▶ **Given request**:
All of the data must be printed exactly; please include every line.
+ + + + +
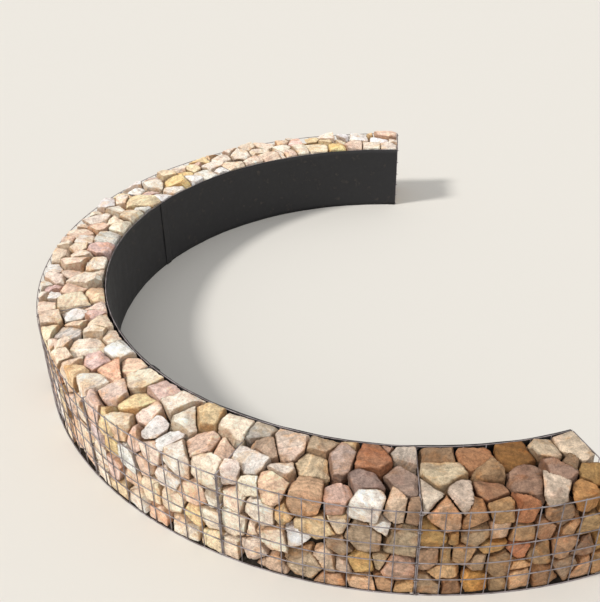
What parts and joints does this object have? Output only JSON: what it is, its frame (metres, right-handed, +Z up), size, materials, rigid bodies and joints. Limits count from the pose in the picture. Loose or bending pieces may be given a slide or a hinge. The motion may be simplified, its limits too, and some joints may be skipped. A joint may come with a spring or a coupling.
{
  "type": "gabion wall",
  "caption": "Low curved gabion wall of welded-mesh cages filled with blocky cream, pink and ochre stone, lined at the back.",
  "frame": {"origin": "centre of the wall's box on plan, at ground level", "axes": "+Z up, +X towards the open side of the curve, +Y along the wall's greatest length"},
  "size_m": [2.0676, 3.4044, 0.4045],
  "materials": {
    "galvanised_wire": "satin",
    "fill_stone": "matte",
    "black_liner": "matte"
  },
  "bodies": {
    "root": {"back_liner_1": "black_liner", "back_liner_2": "black_liner", "back_liner_3": "black_liner", "diaphragm_1": "galvanised_wire", "diaphragm_2": "galvanised_wire", "diaphragm_3": "galvanised_wire", "diaphragm_4": "galvanised_wire", "diaphragm_5": "galvanised_wire", "diaphragm_6": "galvanised_wire", "diaphragm_7": "galvanised_wire", "diaphragm_8": "galvanised_wire", "far_end_mesh": "galvanised_wire", "inner_mesh_1": "galvanised_wire", "inner_mesh_2": "galvanised_wire", "inner_mesh_3": "galvanised_wire", "inner_mesh_4": "galvanised_wire", "inner_mesh_5": "galvanised_wire", "inner_mesh_6": "galvanised_wire", "inner_mesh_7": "galvanised_wire", "inner_mesh_8": "galvanised_wire", "inner_mesh_9": "galvanised_wire", "near_end_mesh": "galvanised_wire", "outer_mesh_1": "galvanised_wire", "outer_mesh_2": "galvanised_wire", "outer_mesh_3": "galvanised_wire", "outer_mesh_4": "galvanised_wire", "outer_mesh_5": "galvanised_wire", "outer_mesh_6": "galvanised_wire", "outer_mesh_7": "galvanised_wire", "outer_mesh_8": "galvanised_wire", "outer_mesh_9": "galvanised_wire", "rock_fill_1": "fill_stone", "rock_fill_2": "fill_stone", "rock_fill_3": "fill_stone", "rock_fill_4": "fill_stone", "rock_fill_5": "fill_stone", "rock_fill_6": "fill_stone", "rock_fill_7": "fill_stone", "rock_fill_8": "fill_stone", "rock_fill_9": "fill_stone"}
  },
  "joints": []
}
+ + + + +
▶ **Solution**:
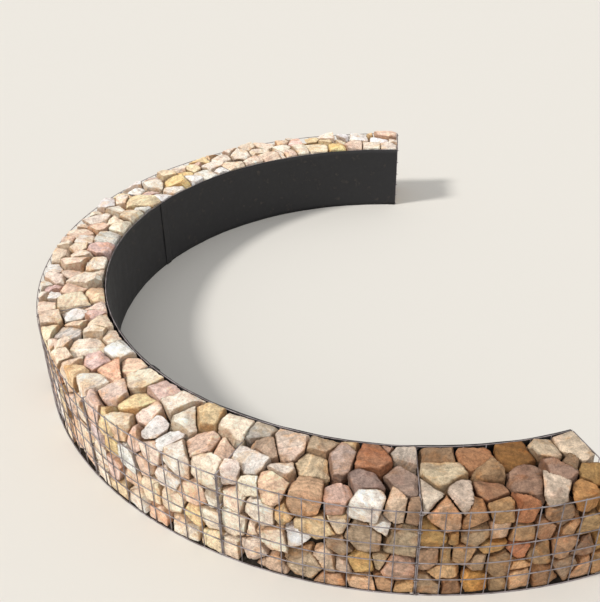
What parts and joints does this object have? Output only JSON: what it is, its frame (metres, right-handed, +Z up), size, materials, rigid bodies and joints. Limits count from the pose in the picture. Loose or bending pieces may be given a slide or a hinge. The motion may be simplified, its limits too, and some joints may be skipped. A joint may come with a spring or a coupling.
{
  "type": "gabion wall",
  "caption": "Low curved gabion wall of welded-mesh cages filled with blocky cream, pink and ochre stone, lined at the back.",
  "frame": {"origin": "centre of the wall's box on plan, at ground level", "axes": "+Z up, +X towards the open side of the curve, +Y along the wall's greatest length"},
  "size_m": [2.0676, 3.4044, 0.4045],
  "materials": {
    "galvanised_wire": "satin",
    "fill_stone": "matte",
    "black_liner": "matte"
  },
  "bodies": {
    "root": {"back_liner_1": "black_liner", "back_liner_2": "black_liner", "back_liner_3": "black_liner", "diaphragm_1": "galvanised_wire", "diaphragm_2": "galvanised_wire", "diaphragm_3": "galvanised_wire", "diaphragm_4": "galvanised_wire", "diaphragm_5": "galvanised_wire", "diaphragm_6": "galvanised_wire", "diaphragm_7": "galvanised_wire", "diaphragm_8": "galvanised_wire", "far_end_mesh": "galvanised_wire", "inner_mesh_1": "galvanised_wire", "inner_mesh_2": "galvanised_wire", "inner_mesh_3": "galvanised_wire", "inner_mesh_4": "galvanised_wire", "inner_mesh_5": "galvanised_wire", "inner_mesh_6": "galvanised_wire", "inner_mesh_7": "galvanised_wire", "inner_mesh_8": "galvanised_wire", "inner_mesh_9": "galvanised_wire", "near_end_mesh": "galvanised_wire", "outer_mesh_1": "galvanised_wire", "outer_mesh_2": "galvanised_wire", "outer_mesh_3": "galvanised_wire", "outer_mesh_4": "galvanised_wire", "outer_mesh_5": "galvanised_wire", "outer_mesh_6": "galvanised_wire", "outer_mesh_7": "galvanised_wire", "outer_mesh_8": "galvanised_wire", "outer_mesh_9": "galvanised_wire", "rock_fill_1": "fill_stone", "rock_fill_2": "fill_stone", "rock_fill_3": "fill_stone", "rock_fill_4": "fill_stone", "rock_fill_5": "fill_stone", "rock_fill_6": "fill_stone", "rock_fill_7": "fill_stone", "rock_fill_8": "fill_stone", "rock_fill_9": "fill_stone"}
  },
  "joints": []
}